Over the past several months, the turmoil in the world’s financial markets has deeply affected our nation’s families, workplaces, and institutions. This is especially true here in the New York metropolitan area and I think it would be helpful to share with you how the University is responding to these economic challenges.
Seton Hall is certainly not immune from unsettling economic tides. The downturn in the nation’s investment and credit markets has affected our endowment returns, access to capital, and loans to our students. While the University’s endowment portfolio has grown significantly over these last ten years and our investment strategies have protected us from the worst of the “down side,” risk abounds and Seton Hall will continue to experience a reduction in interest and investment income. The Chronicle of Higher Education and the National Association of Independent Colleges and Universities have recently issued reports on how this economic crisis is, and likely will be, impacting higher education across the board.
There is certainly some good news to report, as we entered this academic year with a set of notable accomplishments: completion of the new Science and Technology Center and a newly renovated Chapel, success of the $150 million Ever Forward campaign, implementation of campus-wide administrative and Web-based technology systems, implementation of our new Core Curriculum, initiatives that will increase our four-year graduation rate, and increasingly successful student recruitment and retention plans. We have lived within our means and, as a result, our rating agencies have recently confirmed our ability to meet these current economic challenges. (Indeed, Standard & Poor’s just raised our credit rating in September.) We will maintain this position through three key strategies: building upon our competitive strengths, reinforcing institutional accountability, and preparing for long-term economic recovery.

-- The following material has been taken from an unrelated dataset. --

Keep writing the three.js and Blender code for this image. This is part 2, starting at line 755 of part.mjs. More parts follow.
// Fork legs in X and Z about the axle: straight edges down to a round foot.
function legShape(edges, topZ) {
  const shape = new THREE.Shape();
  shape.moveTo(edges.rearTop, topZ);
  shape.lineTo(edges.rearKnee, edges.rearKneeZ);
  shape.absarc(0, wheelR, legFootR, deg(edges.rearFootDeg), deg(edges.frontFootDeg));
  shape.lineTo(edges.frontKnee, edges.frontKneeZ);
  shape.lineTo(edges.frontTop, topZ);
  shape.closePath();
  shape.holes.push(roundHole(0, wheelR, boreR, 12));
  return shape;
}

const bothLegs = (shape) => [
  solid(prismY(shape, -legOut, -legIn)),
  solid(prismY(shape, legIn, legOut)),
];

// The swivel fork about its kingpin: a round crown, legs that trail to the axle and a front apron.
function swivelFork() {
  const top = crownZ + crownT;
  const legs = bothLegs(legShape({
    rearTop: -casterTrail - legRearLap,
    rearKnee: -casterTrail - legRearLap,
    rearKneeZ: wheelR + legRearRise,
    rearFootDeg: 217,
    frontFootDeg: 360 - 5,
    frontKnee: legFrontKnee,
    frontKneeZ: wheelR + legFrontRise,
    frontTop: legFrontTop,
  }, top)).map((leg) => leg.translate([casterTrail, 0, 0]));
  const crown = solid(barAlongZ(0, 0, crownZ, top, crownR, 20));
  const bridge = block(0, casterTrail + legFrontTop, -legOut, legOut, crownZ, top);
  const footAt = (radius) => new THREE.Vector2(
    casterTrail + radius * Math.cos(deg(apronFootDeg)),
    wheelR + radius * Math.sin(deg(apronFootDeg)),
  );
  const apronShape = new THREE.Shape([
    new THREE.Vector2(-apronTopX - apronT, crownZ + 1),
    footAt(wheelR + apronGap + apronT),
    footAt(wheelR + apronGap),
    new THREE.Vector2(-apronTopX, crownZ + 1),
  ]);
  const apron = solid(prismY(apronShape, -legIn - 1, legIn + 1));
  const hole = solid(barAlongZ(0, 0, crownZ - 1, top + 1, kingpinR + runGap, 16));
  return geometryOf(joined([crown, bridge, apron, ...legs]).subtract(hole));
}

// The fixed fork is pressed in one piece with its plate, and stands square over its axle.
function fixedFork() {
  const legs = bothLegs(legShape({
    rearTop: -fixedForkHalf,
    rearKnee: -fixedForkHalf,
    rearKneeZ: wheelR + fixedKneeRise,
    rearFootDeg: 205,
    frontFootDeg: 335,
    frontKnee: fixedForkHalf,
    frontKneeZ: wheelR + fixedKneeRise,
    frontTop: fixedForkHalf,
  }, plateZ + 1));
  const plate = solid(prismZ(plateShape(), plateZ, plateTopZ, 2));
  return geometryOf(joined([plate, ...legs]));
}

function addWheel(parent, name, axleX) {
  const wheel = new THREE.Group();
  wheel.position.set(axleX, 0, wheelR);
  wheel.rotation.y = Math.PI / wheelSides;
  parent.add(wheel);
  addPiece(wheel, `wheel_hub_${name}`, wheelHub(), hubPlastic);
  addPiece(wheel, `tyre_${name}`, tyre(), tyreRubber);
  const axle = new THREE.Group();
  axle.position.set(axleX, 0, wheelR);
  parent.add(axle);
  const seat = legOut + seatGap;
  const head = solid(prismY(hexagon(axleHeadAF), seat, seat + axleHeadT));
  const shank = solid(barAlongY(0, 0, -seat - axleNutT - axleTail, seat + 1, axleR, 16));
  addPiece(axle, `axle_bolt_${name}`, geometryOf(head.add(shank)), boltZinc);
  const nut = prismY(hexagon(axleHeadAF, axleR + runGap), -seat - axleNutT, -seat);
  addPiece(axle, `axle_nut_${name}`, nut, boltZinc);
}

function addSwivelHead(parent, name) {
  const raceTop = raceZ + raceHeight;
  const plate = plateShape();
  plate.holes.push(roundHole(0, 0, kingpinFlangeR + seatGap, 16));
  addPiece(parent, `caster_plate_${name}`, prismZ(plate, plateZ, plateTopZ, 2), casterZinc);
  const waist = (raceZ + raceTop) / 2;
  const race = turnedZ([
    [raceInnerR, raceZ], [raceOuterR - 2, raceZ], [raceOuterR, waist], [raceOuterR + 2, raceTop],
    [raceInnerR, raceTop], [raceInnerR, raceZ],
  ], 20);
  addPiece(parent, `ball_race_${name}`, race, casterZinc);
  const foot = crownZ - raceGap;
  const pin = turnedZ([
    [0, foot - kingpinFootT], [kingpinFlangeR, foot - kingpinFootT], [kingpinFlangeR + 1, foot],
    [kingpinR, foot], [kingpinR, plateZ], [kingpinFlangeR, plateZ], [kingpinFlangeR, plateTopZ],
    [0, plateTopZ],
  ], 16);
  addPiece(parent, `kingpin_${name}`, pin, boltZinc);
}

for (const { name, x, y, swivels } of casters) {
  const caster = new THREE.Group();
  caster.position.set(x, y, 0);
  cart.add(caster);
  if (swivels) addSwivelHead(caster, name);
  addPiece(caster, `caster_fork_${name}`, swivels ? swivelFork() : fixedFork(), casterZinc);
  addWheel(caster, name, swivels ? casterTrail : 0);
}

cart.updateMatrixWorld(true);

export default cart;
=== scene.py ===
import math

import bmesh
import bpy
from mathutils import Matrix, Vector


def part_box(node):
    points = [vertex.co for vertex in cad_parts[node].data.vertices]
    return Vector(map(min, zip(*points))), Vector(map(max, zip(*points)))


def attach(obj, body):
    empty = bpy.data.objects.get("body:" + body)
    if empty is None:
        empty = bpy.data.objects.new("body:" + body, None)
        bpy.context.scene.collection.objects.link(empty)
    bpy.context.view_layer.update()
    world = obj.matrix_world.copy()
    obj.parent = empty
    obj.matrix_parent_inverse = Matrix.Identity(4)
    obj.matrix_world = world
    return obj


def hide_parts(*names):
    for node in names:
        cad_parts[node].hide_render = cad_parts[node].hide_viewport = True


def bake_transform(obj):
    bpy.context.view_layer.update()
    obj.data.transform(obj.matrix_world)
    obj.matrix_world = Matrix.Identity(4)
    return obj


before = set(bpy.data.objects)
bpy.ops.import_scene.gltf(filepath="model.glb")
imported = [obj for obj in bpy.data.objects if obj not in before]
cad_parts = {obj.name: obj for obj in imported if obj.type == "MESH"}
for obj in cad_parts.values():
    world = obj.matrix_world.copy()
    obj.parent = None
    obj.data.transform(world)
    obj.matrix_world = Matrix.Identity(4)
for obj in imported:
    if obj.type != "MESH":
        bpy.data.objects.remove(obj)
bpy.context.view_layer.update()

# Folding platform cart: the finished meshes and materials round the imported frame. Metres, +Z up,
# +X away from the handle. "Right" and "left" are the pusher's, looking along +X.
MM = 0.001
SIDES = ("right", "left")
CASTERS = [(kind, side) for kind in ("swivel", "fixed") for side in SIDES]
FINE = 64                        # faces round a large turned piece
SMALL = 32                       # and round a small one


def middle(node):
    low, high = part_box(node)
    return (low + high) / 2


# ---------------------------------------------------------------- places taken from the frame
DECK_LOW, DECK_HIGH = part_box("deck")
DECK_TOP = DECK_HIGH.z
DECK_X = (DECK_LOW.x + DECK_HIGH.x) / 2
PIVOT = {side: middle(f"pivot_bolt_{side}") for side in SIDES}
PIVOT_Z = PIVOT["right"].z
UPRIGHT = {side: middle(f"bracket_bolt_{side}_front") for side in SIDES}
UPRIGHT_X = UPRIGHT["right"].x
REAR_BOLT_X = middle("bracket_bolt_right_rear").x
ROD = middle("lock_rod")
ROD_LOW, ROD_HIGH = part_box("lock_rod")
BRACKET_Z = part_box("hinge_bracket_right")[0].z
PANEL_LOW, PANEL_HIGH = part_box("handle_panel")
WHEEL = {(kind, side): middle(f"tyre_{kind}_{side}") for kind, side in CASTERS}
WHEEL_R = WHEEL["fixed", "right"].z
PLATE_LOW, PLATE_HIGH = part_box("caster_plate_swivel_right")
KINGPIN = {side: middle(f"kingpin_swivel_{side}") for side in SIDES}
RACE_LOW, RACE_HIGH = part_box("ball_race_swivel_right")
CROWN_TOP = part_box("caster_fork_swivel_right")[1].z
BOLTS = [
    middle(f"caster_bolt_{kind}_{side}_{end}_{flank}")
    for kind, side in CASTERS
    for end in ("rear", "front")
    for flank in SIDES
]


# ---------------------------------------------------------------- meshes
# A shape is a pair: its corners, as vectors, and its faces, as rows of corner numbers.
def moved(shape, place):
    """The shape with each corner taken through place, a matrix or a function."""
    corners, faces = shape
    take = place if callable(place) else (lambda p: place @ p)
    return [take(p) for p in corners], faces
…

All of us are aware that a Seton Hall education is a choice that often involves sacrifice for students and their families—even in good financial times. I am, therefore, asking the University’s senior leadership to develop financial strategies appropriate to the present economic situation, planning both proactively and conservatively. Seton Hall has long been marked by a healthy level of fiscal flexibility and we will need to do all we can to minimize rising costs and increasing debt burdens. I want you to know that our Executive Cabinet and our Regents will be carefully monitoring all we do to ensure that Seton Hall weathers the current and future storms safely.
One of our chief priorities is to maintain Seton Hall’s competitive tuition. I can assure you that tuition rates and financial aid budgets will reflect our students’ increased need and that we will work closely with students who may have experienced sudden changes in their family’s financial circumstances. In addition, the University will seek to expand revenue sources and serve as wise stewards over current expenses.
I have also asked University administrators to outline a series of response initiatives that will utilize existing resources to assist the University community during these challenging times. These will include academic programming initiatives as well as responsive strategies in student support services, human resources, alumni networking, career services, financial aid, and campus ministry.
Seton Hall endeavors to foster a community where all can flourish—where opportunities abound and where goals and dreams can be realized. This will remain our goal even as we respond to our country’s difficult economic times. Wise choices, strong stewardship, the talent of our community, and focus on our Catholic mission will carry us through.
Our motto, “Hazard zet Forward,” will prove, as always, to be powerfully true: in spite of the difficulties, Seton Hall University will surely forge ahead, together.